### [JOB]
Will you quote all of the entries, word for word?

## start SUPPLIED DATA

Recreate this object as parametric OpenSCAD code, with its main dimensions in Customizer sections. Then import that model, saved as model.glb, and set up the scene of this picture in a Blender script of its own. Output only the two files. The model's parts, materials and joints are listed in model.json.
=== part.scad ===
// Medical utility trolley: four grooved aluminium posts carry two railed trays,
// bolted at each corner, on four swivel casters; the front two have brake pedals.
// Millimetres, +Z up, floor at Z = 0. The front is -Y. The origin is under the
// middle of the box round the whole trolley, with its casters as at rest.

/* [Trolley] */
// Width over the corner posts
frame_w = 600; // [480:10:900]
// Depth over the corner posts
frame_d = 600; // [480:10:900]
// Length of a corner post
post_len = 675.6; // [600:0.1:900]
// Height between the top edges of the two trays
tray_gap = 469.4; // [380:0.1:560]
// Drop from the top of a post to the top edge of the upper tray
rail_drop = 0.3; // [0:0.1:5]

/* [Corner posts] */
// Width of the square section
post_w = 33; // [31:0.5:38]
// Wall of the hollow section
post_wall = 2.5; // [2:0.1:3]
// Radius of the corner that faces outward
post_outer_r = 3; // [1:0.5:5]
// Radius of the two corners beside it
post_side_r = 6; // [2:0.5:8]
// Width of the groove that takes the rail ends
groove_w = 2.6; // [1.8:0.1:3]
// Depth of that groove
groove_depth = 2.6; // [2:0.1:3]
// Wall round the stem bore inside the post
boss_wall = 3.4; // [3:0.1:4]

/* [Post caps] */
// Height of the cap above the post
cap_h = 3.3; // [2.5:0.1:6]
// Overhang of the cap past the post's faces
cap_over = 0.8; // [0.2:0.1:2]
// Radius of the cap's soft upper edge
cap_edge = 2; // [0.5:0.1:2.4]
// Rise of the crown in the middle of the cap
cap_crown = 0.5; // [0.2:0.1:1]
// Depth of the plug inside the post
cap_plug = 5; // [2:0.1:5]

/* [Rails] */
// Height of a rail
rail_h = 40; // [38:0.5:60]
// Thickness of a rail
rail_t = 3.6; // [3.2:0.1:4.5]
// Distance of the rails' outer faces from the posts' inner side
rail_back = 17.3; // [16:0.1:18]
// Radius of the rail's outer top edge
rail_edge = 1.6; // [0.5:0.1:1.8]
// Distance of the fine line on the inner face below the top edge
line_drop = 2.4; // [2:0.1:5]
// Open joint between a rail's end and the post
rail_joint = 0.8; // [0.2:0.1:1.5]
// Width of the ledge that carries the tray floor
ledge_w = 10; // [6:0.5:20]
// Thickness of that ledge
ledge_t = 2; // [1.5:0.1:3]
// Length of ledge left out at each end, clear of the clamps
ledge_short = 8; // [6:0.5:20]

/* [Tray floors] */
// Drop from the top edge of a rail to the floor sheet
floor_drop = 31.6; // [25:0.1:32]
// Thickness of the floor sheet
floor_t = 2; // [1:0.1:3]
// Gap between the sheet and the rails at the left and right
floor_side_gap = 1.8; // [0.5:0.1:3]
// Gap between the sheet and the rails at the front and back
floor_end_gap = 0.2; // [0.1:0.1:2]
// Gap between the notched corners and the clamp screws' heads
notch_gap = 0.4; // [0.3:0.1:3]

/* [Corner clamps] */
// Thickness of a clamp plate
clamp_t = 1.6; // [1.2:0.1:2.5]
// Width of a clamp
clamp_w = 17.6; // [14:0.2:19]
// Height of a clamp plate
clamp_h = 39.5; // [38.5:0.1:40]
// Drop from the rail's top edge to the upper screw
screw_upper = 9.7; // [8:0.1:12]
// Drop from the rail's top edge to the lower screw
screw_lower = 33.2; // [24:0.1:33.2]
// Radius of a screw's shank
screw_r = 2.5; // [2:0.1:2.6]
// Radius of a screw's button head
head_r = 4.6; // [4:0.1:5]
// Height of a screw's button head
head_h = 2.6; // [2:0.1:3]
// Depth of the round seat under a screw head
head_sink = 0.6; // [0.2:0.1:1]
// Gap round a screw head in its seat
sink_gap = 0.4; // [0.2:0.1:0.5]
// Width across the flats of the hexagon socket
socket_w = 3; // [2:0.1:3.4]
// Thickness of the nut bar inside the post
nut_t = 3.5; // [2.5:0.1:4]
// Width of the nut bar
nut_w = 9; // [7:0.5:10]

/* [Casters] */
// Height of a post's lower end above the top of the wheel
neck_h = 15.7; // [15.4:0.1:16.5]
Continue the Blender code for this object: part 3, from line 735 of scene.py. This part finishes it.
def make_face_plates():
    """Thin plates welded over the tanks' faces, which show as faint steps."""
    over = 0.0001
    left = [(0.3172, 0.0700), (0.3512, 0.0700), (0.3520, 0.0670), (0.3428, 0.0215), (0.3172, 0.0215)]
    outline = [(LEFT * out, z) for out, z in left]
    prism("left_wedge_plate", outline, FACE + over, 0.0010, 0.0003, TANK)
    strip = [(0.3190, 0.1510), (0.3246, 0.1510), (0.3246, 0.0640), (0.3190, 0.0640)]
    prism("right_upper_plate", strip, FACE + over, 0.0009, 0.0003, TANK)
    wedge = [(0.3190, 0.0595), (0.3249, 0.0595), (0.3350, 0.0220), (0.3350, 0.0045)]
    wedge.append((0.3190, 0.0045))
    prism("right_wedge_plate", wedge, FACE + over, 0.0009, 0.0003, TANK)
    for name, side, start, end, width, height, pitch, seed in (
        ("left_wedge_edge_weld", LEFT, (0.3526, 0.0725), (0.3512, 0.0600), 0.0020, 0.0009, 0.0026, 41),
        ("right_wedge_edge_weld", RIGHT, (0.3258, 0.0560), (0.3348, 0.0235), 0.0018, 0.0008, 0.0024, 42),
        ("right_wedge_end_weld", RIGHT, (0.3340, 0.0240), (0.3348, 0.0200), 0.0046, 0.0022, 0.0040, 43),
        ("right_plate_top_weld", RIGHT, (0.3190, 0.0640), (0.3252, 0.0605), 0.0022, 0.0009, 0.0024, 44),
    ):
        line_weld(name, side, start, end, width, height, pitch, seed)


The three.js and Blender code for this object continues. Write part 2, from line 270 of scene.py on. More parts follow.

## end SUPPLIED DATA

### [SOLUTION TO THE PROBLEM]
Recreate this object as parametric OpenSCAD code, with its main dimensions in Customizer sections. Then import that model, saved as model.glb, and set up the scene of this picture in a Blender script of its own. Output only the two files. The model's parts, materials and joints are listed in model.json.
=== part.scad ===
// Medical utility trolley: four grooved aluminium posts carry two railed trays,
// bolted at each corner, on four swivel casters; the front two have brake pedals.
// Millimetres, +Z up, floor at Z = 0. The front is -Y. The origin is under the
// middle of the box round the whole trolley, with its casters as at rest.

/* [Trolley] */
// Width over the corner posts
frame_w = 600; // [480:10:900]
// Depth over the corner posts
frame_d = 600; // [480:10:900]
// Length of a corner post
post_len = 675.6; // [600:0.1:900]
// Height between the top edges of the two trays
tray_gap = 469.4; // [380:0.1:560]
// Drop from the top of a post to the top edge of the upper tray
rail_drop = 0.3; // [0:0.1:5]

/* [Corner posts] */
// Width of the square section
post_w = 33; // [31:0.5:38]
// Wall of the hollow section
post_wall = 2.5; // [2:0.1:3]
// Radius of the corner that faces outward
post_outer_r = 3; // [1:0.5:5]
// Radius of the two corners beside it
post_side_r = 6; // [2:0.5:8]
// Width of the groove that takes the rail ends
groove_w = 2.6; // [1.8:0.1:3]
// Depth of that groove
groove_depth = 2.6; // [2:0.1:3]
// Wall round the stem bore inside the post
boss_wall = 3.4; // [3:0.1:4]

/* [Post caps] */
// Height of the cap above the post
cap_h = 3.3; // [2.5:0.1:6]
// Overhang of the cap past the post's faces
cap_over = 0.8; // [0.2:0.1:2]
// Radius of the cap's soft upper edge
cap_edge = 2; // [0.5:0.1:2.4]
// Rise of the crown in the middle of the cap
cap_crown = 0.5; // [0.2:0.1:1]
// Depth of the plug inside the post
cap_plug = 5; // [2:0.1:5]

/* [Rails] */
// Height of a rail
rail_h = 40; // [38:0.5:60]
// Thickness of a rail
rail_t = 3.6; // [3.2:0.1:4.5]
// Distance of the rails' outer faces from the posts' inner side
rail_back = 17.3; // [16:0.1:18]
// Radius of the rail's outer top edge
rail_edge = 1.6; // [0.5:0.1:1.8]
// Distance of the fine line on the inner face below the top edge
line_drop = 2.4; // [2:0.1:5]
// Open joint between a rail's end and the post
rail_joint = 0.8; // [0.2:0.1:1.5]
// Width of the ledge that carries the tray floor
ledge_w = 10; // [6:0.5:20]
// Thickness of that ledge
ledge_t = 2; // [1.5:0.1:3]
// Length of ledge left out at each end, clear of the clamps
ledge_short = 8; // [6:0.5:20]

/* [Tray floors] */
// Drop from the top edge of a rail to the floor sheet
floor_drop = 31.6; // [25:0.1:32]
// Thickness of the floor sheet
floor_t = 2; // [1:0.1:3]
// Gap between the sheet and the rails at the left and right
floor_side_gap = 1.8; // [0.5:0.1:3]
// Gap between the sheet and the rails at the front and back
floor_end_gap = 0.2; // [0.1:0.1:2]
// Gap between the notched corners and the clamp screws' heads
notch_gap = 0.4; // [0.3:0.1:3]

/* [Corner clamps] */
// Thickness of a clamp plate
clamp_t = 1.6; // [1.2:0.1:2.5]
// Width of a clamp
clamp_w = 17.6; // [14:0.2:19]
// Height of a clamp plate
clamp_h = 39.5; // [38.5:0.1:40]
// Drop from the rail's top edge to the upper screw
screw_upper = 9.7; // [8:0.1:12]
// Drop from the rail's top edge to the lower screw
screw_lower = 33.2; // [24:0.1:33.2]
// Radius of a screw's shank
screw_r = 2.5; // [2:0.1:2.6]
// Radius of a screw's button head
head_r = 4.6; // [4:0.1:5]
// Height of a screw's button head
head_h = 2.6; // [2:0.1:3]
// Depth of the round seat under a screw head
head_sink = 0.6; // [0.2:0.1:1]
// Gap round a screw head in its seat
sink_gap = 0.4; // [0.2:0.1:0.5]
// Width across the flats of the hexagon socket
socket_w = 3; // [2:0.1:3.4]
// Thickness of the nut bar inside the post
nut_t = 3.5; // [2.5:0.1:4]
// Width of the nut bar
nut_w = 9; // [7:0.5:10]

/* [Casters] */
// Height of a post's lower end above the top of the wheel
neck_h = 15.7; // [15.4:0.1:16.5]
Continue the Blender code for this object: part 3, from line 735 of scene.py. This part finishes it.
def make_face_plates():
    """Thin plates welded over the tanks' faces, which show as faint steps."""
    over = 0.0001
    left = [(0.3172, 0.0700), (0.3512, 0.0700), (0.3520, 0.0670), (0.3428, 0.0215), (0.3172, 0.0215)]
    outline = [(LEFT * out, z) for out, z in left]
    prism("left_wedge_plate", outline, FACE + over, 0.0010, 0.0003, TANK)
    strip = [(0.3190, 0.1510), (0.3246, 0.1510), (0.3246, 0.0640), (0.3190, 0.0640)]
    prism("right_upper_plate", strip, FACE + over, 0.0009, 0.0003, TANK)
    wedge = [(0.3190, 0.0595), (0.3249, 0.0595), (0.3350, 0.0220), (0.3350, 0.0045)]
    wedge.append((0.3190, 0.0045))
    prism("right_wedge_plate", wedge, FACE + over, 0.0009, 0.0003, TANK)
    for name, side, start, end, width, height, pitch, seed in (
        ("left_wedge_edge_weld", LEFT, (0.3526, 0.0725), (0.3512, 0.0600), 0.0020, 0.0009, 0.0026, 41),
        ("right_wedge_edge_weld", RIGHT, (0.3258, 0.0560), (0.3348, 0.0235), 0.0018, 0.0008, 0.0024, 42),
        ("right_wedge_end_weld", RIGHT, (0.3340, 0.0240), (0.3348, 0.0200), 0.0046, 0.0022, 0.0040, 43),
        ("right_plate_top_weld", RIGHT, (0.3190, 0.0640), (0.3252, 0.0605), 0.0022, 0.0009, 0.0024, 44),
    ):
        line_weld(name, side, start, end, width, height, pitch, seed)


The three.js and Blender code for this object continues. Write part 2, from line 270 of scene.py on. More parts follow.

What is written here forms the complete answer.